Other papers touched on other relationships. Alex Mortimore examined the way in which political ideas could be expressed in literary form, specifically in Johann Wolfgang von Goethe's work Die Aufgeregten (The Agitation), which was written in 1792 at the height of the French Revolution. I was particularly struck by the subtitle of this work 'A Political Drama' and wondered whether this was a common genre at the time or whether it was prompted by Goethe's reaction to this highly charged political moment. The paper served to remind us that literary sources can be just as valuable as political texts in reflecting the political views being expressed and debated at particular points in time.

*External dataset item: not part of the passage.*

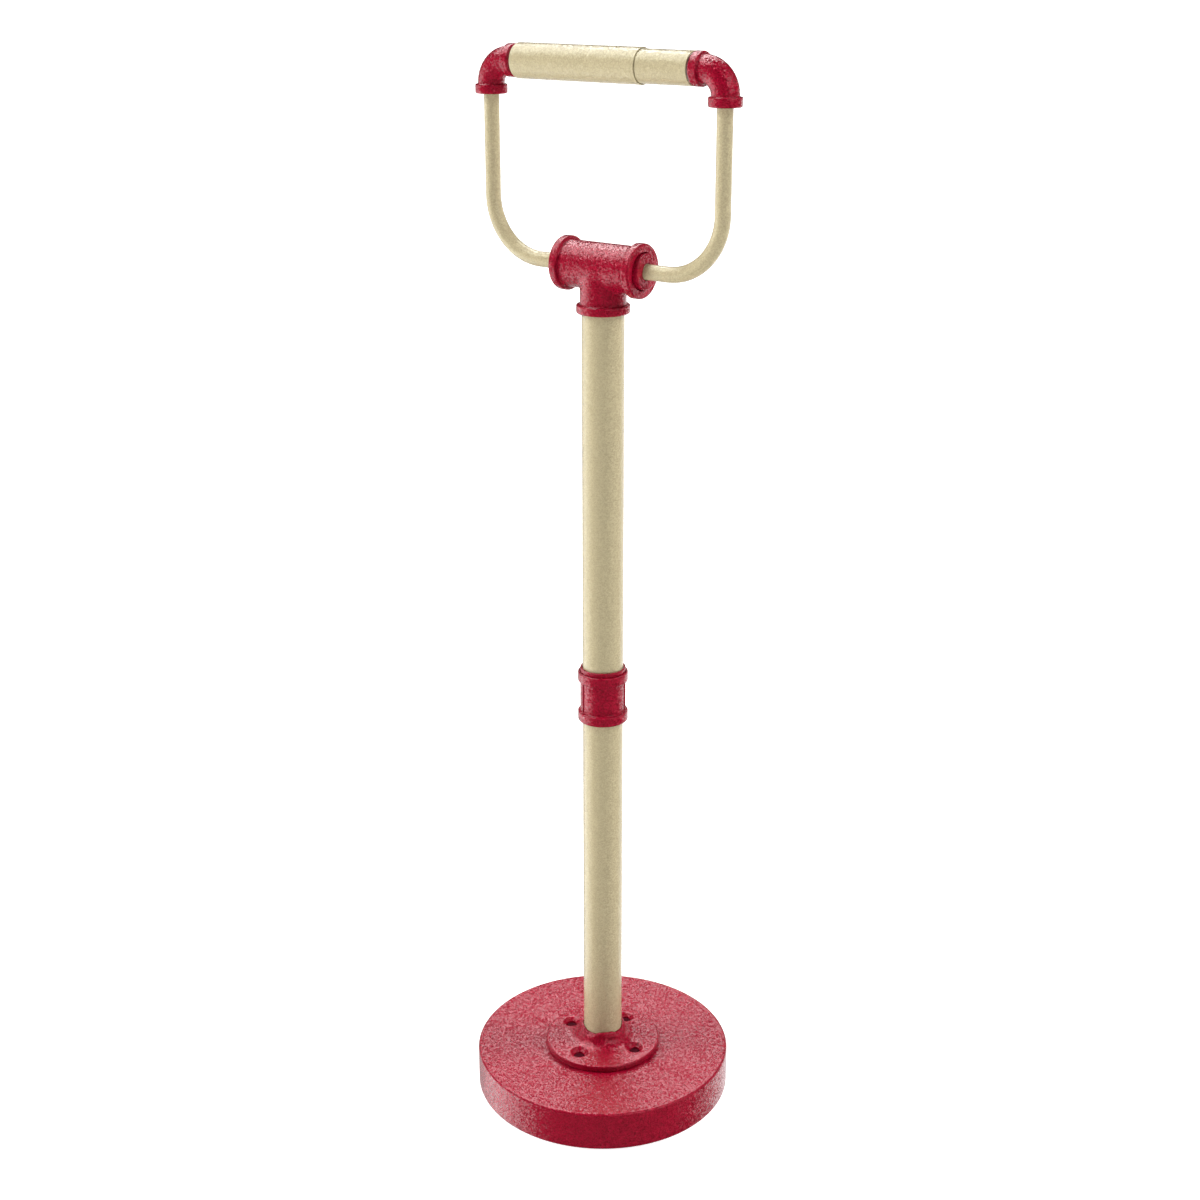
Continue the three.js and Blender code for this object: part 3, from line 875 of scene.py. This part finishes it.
def floor():
    mesh = bpy.data.meshes.new("floor")
    reach = FLOOR_REACH
    corners = [(-reach, -reach, 0), (reach, -reach, 0), (reach, reach, 0), (-reach, reach, 0)]
    mesh.from_pydata(corners, [], [(0, 1, 2, 3)])
    plane = bpy.data.objects.new("floor", mesh)
    bpy.context.scene.collection.objects.link(plane)
    paint = Shader("pale_floor")
    paint.fixed(Base_Color=(0.5, 0.5, 0.5, 1), Roughness=1.0, Specular_IOR_Level=0.0)
    paint.fixed(Emission_Color=(1, 1, 1, 1), Emission_Strength=0.89)
    mesh.materials.append(paint.material)
    plane.visible_glossy = False
    plane.visible_shadow = False


def backdrop():
    """White surround that only the camera sees, so that the studio's lights alone shade the stand."""
    shape = bmesh.new()
    bmesh.ops.create_icosphere(shape, subdivisions=4, radius=SURROUND_R)
    mesh = bpy.data.meshes.new("backdrop")
    shape.to_mesh(mesh)
    shape.free()
    surround = bpy.data.objects.new("backdrop", mesh)
    bpy.context.scene.collection.objects.link(surround)
    paint = Shader("white_surround")
    paint.fixed(Base_Color=(0, 0, 0, 1), Roughness=1.0, Specular_IOR_Level=0.0)
    paint.fixed(Emission_Color=(1, 1, 1, 1), Emission_Strength=1.1)
    mesh.materials.append(paint.material)
    surround.visible_diffuse = False
    surround.visible_glossy = False
    surround.visible_shadow = False


CAMERA_SIDE = -53.75  # degrees from +X round to the camera

# Each light: bearing to the left of the camera's side, lean from straight above, strength.
# Fill lights, which gloss doesn't see.
FILL_LIGHTS = {
    "right fill": (-90, 50, 3.2),
    "left fill": (90, 50, 2.5),
    "upper left fill": (60, 25, 0.4),
    "overhead fill": (0, 0, 0.25),
    "back fill": (180, 75, 1.8),
    "back left fill": (150, 75, 1.0),
    "back right fill": (-150, 75, 0.9),
    "low left fill": (70, 75, 1.1),
    "low right fill": (-70, 75, 0.3),
}
# Lights that only gloss sees.
GLOSS_LIGHTS = {
    "back gloss": (180, 35, 1.9),
    "back left gloss": (135, 35, 1.1),
    "left gloss": (90, 35, 1.4),
    "front right gloss": (-40, 60, 0.8),
    "right gloss": (-80, 60, 0.25),
}
# The bright floor's reflection, which only gloss sees.
FLOOR_GLOSS = {
    "left floor gloss": (105, 112, 1.5),
    "back left floor gloss": (155, 112, 0.3),
    "right floor gloss": (-135, 112, 0.55),
    "back right floor gloss": (-160, 112, 0.35),
}


def distant(name, bearing, lean, strength, spread):
    """Even light from far off. It comes from a disc that is spread degrees across."""
    light = bpy.data.lights.new(name, "SUN")
    light.energy = strength
    light.angle = math.radians(spread)
    lamp = bpy.data.objects.new(name, light)
    bpy.context.scene.collection.objects.link(lamp)
    lamp.location = (0, 0, 3)
    angle, tip = math.radians(CAMERA_SIDE - bearing), math.radians(lean)
    towards = Vector((math.cos(angle) * math.sin(tip), math.sin(angle) * math.sin(tip), math.cos(tip)))
    lamp.rotation_euler = (-towards).to_track_quat("-Z", "Y").to_euler()
    return lamp


def studio():
    scene = bpy.context.scene
    scene.view_settings.view_transform = "Standard"
    world = bpy.data.worlds.new("studio")
    scene.world = world
    world.use_nodes = True
    world.node_tree.nodes["Background"].inputs["Color"].default_value = (1, 1, 1, 1)
    world.node_tree.nodes["Background"].inputs["Strength"].default_value = 0.02
    for name, aim in FILL_LIGHTS.items():
        distant(name, *aim, spread=30).visible_glossy = False
    for name, aim in GLOSS_LIGHTS.items():
        distant(name, *aim, spread=40).visible_diffuse = False
    for name, aim in FLOOR_GLOSS.items():
        distant(name, *aim, spread=60).visible_diffuse = False


def camera():
    """55 mm lens, 1.13 m away and 36 degrees round to the right, looking 20 degrees down."""
    azimuth, aim, pitch = math.radians(36.25), math.radians(36.35), math.radians(19.84)
    away, height = 1.1267, 0.772
    lens = bpy.data.cameras.new("camera")
    lens.lens = 54.77
    eye = bpy.data.objects.new("camera", lens)
    bpy.context.scene.collection.objects.link(eye)
    eye.location = (away * math.sin(azimuth), -away * math.cos(azimuth), height)
    eye.rotation_euler = (math.pi / 2 - pitch, 0, aim)
    bpy.context.scene.camera = eye


floor()
backdrop()
studio()
camera()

Economics is another discipline that is closely related to politics and that was often not fully distinguished from it in earlier periods. Both Ghins's paper and that by Henri-Pierre Mottironi explored the interrelationship between politics and economics in the late eighteenth and early nineteenth centuries. Mottironi demonstrated that the French Physiocrats modelled their ideas of citizenship, taxation, and representation on practices that were well established in corporate institutions, including joint stock companies such as the French East India Company. Sieyès then derived his understanding of these same concepts from the Physiocratic model and embodied them in his constitutional proposals many of which were reflected in the French constitution of 1791. While convinced of this borrowing, I was also struck by the tension that this brings to light between what revolutionaries like Sieyès were claiming and what they were doing. Sieyès set out to replace the unjust and unequal organisation of French society around corporate bodies such as the Estates with a more equal and rational system centred on individuals. Yet Mottironi's work suggests that in the very conception of this new rational model Sieyès was himself drawing on practices that operated in corporations like the joint stock companies.

Perhaps it is precisely because political concepts are so complex that the history of political thought is in such rude health?